EXERCISE PROMPT:
Return the lines from the line containing "const tilted = new THREE.Group();" through the line containing "before = set(bpy.data.objects)" exactly. No other line should appear in the answer.

INFORMATION PROVIDED:

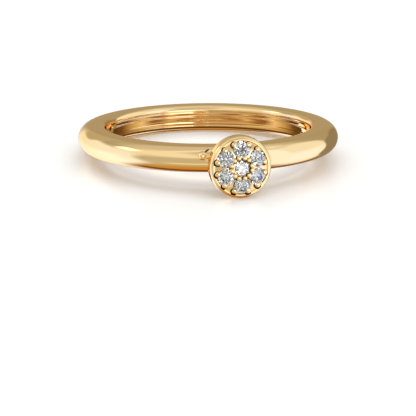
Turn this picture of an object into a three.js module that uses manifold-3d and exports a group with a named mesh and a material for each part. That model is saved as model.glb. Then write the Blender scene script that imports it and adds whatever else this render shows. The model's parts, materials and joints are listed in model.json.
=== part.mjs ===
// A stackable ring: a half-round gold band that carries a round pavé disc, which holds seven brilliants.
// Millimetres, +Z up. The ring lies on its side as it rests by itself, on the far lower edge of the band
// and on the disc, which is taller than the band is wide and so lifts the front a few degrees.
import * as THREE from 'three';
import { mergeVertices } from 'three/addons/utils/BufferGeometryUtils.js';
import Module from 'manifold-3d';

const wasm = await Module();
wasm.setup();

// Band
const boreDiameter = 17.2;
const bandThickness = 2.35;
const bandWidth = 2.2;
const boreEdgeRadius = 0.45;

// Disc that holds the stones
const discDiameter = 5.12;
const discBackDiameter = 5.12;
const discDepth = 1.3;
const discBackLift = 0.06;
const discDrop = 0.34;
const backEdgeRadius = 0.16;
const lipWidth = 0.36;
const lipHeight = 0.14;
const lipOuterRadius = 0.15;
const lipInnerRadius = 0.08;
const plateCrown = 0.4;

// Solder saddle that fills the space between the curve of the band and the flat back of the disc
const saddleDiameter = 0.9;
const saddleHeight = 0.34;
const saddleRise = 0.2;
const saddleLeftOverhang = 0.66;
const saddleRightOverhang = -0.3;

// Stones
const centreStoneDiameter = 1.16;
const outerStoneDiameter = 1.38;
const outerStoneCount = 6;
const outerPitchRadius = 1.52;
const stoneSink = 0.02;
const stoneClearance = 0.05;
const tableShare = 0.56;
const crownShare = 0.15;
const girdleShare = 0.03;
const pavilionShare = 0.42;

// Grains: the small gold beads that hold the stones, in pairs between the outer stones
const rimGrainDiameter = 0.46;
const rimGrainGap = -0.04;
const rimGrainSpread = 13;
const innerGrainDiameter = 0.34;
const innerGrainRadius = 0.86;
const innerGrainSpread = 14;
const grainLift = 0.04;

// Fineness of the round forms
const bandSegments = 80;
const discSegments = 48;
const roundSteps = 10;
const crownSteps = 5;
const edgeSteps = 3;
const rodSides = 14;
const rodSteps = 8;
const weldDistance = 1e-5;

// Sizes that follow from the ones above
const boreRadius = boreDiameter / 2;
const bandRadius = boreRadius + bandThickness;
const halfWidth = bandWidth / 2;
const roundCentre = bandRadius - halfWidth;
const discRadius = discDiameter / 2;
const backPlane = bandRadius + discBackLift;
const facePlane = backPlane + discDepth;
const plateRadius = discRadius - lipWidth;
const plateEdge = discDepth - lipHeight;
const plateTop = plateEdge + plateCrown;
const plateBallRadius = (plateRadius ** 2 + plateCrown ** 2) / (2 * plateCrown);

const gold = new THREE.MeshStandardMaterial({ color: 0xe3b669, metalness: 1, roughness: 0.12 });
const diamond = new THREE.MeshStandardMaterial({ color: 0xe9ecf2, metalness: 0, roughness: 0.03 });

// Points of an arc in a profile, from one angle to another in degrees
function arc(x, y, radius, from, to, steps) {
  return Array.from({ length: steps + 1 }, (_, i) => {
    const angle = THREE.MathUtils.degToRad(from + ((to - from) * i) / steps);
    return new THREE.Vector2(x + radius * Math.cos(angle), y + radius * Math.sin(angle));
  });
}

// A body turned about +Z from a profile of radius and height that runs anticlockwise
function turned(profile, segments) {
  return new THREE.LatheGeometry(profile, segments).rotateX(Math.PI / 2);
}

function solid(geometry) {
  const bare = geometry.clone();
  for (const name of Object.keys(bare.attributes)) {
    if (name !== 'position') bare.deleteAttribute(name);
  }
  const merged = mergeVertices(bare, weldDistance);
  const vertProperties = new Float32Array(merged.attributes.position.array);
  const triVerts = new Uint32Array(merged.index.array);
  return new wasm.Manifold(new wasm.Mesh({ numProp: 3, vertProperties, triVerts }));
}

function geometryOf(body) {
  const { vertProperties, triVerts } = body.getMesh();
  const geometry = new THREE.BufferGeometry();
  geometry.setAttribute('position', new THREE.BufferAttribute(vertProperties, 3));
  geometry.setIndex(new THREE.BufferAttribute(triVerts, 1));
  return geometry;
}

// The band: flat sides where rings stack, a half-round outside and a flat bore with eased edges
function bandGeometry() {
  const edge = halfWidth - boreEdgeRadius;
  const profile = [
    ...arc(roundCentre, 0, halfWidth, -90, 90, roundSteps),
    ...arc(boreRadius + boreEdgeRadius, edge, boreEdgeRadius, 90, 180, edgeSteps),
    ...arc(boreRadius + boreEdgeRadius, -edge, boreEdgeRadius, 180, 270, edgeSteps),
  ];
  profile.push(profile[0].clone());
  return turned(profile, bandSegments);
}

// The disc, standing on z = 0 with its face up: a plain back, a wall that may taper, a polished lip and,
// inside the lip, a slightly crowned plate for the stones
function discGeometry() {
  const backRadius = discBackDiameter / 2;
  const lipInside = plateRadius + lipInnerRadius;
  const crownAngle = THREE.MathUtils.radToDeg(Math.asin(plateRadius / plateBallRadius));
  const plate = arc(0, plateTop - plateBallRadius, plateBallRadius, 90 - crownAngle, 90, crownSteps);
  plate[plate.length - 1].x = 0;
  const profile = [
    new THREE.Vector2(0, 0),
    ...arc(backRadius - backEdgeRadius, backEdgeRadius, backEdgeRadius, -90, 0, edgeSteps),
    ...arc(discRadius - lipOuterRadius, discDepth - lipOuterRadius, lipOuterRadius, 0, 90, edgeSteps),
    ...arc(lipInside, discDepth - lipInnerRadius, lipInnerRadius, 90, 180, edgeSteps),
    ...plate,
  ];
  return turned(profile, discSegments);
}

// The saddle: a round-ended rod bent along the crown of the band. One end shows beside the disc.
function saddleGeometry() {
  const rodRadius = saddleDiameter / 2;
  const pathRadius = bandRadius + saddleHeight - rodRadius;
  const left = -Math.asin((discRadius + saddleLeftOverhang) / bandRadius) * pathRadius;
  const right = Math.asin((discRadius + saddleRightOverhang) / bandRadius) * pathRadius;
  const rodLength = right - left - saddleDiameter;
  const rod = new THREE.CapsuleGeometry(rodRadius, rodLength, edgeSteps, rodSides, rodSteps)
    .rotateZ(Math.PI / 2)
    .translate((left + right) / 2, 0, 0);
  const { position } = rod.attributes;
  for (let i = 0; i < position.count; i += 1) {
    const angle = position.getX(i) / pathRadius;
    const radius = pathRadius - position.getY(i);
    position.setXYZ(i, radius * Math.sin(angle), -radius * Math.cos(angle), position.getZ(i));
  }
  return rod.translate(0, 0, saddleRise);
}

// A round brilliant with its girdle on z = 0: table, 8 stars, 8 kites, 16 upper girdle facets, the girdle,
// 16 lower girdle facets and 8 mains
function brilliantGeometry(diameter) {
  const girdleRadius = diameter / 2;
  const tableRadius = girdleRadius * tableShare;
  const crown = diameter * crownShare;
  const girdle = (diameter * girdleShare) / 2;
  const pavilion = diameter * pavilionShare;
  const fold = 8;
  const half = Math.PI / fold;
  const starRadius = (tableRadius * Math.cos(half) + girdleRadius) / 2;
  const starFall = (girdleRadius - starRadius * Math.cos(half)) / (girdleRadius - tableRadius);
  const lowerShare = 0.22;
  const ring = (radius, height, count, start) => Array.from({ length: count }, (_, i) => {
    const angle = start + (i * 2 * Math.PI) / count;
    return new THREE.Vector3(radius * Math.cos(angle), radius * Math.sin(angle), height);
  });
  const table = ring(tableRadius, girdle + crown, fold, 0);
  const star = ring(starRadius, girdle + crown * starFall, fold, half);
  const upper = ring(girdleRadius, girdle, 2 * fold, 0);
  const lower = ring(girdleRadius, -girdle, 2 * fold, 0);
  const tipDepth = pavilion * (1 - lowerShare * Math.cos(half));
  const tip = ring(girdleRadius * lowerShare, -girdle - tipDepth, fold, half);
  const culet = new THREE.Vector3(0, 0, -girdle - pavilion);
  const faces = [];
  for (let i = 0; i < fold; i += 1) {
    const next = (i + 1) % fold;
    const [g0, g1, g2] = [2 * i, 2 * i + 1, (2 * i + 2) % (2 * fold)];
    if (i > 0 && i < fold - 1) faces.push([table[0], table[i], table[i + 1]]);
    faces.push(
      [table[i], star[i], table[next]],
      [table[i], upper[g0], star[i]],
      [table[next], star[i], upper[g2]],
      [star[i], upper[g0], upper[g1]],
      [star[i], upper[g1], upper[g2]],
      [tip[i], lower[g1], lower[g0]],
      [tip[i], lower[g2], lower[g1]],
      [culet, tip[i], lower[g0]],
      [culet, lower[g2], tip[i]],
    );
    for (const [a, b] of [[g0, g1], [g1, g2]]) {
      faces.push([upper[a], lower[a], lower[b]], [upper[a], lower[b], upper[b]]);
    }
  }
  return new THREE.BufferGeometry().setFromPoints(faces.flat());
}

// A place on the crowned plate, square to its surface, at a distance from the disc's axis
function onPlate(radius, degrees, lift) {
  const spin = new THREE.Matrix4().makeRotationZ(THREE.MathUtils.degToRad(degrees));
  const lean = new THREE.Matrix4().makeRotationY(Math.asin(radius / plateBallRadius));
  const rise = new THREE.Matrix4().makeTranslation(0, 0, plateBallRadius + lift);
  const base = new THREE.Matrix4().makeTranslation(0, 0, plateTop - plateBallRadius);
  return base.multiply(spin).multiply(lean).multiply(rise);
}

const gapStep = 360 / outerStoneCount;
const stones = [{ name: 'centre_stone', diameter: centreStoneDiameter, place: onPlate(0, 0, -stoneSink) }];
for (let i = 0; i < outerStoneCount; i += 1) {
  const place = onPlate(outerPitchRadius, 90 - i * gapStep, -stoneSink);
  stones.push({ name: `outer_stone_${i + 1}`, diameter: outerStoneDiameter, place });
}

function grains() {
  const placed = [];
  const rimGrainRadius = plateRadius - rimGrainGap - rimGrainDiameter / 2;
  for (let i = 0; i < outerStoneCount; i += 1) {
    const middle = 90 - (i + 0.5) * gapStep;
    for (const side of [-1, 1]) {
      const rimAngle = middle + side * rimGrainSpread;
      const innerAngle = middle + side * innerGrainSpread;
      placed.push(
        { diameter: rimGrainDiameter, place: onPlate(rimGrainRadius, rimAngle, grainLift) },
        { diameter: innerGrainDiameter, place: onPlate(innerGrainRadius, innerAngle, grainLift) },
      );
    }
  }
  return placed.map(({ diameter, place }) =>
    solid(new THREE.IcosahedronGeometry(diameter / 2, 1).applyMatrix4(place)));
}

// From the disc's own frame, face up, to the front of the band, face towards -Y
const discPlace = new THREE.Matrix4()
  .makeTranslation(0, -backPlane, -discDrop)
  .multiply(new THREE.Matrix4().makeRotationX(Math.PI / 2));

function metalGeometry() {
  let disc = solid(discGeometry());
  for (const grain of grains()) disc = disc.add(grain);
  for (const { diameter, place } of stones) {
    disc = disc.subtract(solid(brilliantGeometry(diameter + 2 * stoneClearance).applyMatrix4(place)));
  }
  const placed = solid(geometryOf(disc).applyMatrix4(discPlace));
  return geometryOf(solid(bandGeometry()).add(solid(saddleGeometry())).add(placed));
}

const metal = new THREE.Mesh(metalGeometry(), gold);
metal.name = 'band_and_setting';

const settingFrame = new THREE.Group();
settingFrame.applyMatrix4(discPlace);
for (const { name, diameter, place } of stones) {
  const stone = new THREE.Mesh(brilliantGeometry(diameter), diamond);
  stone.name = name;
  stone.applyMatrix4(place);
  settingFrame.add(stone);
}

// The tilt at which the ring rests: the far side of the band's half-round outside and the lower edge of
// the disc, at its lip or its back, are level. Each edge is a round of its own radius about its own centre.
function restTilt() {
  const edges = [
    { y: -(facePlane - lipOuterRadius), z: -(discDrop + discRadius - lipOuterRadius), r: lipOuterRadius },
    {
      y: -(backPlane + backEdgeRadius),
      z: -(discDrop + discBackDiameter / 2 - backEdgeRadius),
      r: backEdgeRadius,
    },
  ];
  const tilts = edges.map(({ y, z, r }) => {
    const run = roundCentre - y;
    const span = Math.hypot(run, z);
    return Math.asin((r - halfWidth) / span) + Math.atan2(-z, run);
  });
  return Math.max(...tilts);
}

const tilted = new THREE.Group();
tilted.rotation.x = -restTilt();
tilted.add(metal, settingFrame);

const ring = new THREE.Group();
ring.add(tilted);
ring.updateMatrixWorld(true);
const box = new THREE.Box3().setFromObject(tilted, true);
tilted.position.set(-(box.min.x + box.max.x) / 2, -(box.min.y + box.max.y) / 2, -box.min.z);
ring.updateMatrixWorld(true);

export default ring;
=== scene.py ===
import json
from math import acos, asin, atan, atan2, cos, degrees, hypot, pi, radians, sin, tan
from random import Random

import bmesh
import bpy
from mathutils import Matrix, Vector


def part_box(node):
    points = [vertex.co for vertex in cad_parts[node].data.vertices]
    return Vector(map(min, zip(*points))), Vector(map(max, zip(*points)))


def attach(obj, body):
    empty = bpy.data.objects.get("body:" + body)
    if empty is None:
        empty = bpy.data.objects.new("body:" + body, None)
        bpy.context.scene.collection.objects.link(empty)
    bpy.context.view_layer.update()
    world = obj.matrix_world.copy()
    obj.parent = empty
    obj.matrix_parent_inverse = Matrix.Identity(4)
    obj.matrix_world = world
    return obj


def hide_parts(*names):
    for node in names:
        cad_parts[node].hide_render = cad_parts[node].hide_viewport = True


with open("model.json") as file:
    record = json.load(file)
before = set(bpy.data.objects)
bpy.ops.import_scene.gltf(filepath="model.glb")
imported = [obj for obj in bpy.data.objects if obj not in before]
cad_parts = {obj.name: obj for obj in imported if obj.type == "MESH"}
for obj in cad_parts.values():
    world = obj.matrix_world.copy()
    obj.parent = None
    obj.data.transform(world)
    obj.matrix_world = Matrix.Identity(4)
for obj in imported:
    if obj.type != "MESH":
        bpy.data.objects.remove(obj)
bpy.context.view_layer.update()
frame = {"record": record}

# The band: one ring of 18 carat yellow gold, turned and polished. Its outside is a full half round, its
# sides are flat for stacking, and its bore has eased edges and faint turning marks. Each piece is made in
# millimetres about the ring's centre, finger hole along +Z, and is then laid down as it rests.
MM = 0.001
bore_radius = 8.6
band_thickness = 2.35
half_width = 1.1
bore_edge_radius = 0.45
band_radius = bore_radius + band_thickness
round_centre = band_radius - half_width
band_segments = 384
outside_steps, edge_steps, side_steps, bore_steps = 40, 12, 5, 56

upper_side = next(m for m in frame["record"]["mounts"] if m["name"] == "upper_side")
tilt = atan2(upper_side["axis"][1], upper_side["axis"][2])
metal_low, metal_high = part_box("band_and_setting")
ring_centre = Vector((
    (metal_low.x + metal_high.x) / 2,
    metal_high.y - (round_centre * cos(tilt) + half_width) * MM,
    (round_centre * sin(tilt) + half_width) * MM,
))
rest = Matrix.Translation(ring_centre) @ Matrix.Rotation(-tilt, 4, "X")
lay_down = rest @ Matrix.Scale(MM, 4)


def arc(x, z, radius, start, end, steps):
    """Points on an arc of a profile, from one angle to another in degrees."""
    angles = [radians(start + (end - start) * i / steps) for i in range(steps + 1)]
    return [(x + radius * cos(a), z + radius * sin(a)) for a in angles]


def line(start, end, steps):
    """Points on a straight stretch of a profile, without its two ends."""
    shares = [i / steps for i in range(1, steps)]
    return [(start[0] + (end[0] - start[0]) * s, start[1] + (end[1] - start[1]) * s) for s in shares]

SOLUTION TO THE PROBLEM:
const tilted = new THREE.Group();
tilted.rotation.x = -restTilt();
tilted.add(metal, settingFrame);

const ring = new THREE.Group();
ring.add(tilted);
ring.updateMatrixWorld(true);
const box = new THREE.Box3().setFromObject(tilted, true);
tilted.position.set(-(box.min.x + box.max.x) / 2, -(box.min.y + box.max.y) / 2, -box.min.z);
ring.updateMatrixWorld(true);

export default ring;
=== scene.py ===
import json
from math import acos, asin, atan, atan2, cos, degrees, hypot, pi, radians, sin, tan
from random import Random

import bmesh
import bpy
from mathutils import Matrix, Vector


def part_box(node):
    points = [vertex.co for vertex in cad_parts[node].data.vertices]
    return Vector(map(min, zip(*points))), Vector(map(max, zip(*points)))


def attach(obj, body):
    empty = bpy.data.objects.get("body:" + body)
    if empty is None:
        empty = bpy.data.objects.new("body:" + body, None)
        bpy.context.scene.collection.objects.link(empty)
    bpy.context.view_layer.update()
    world = obj.matrix_world.copy()
    obj.parent = empty
    obj.matrix_parent_inverse = Matrix.Identity(4)
    obj.matrix_world = world
    return obj


def hide_parts(*names):
    for node in names:
        cad_parts[node].hide_render = cad_parts[node].hide_viewport = True


with open("model.json") as file:
    record = json.load(file)
before = set(bpy.data.objects)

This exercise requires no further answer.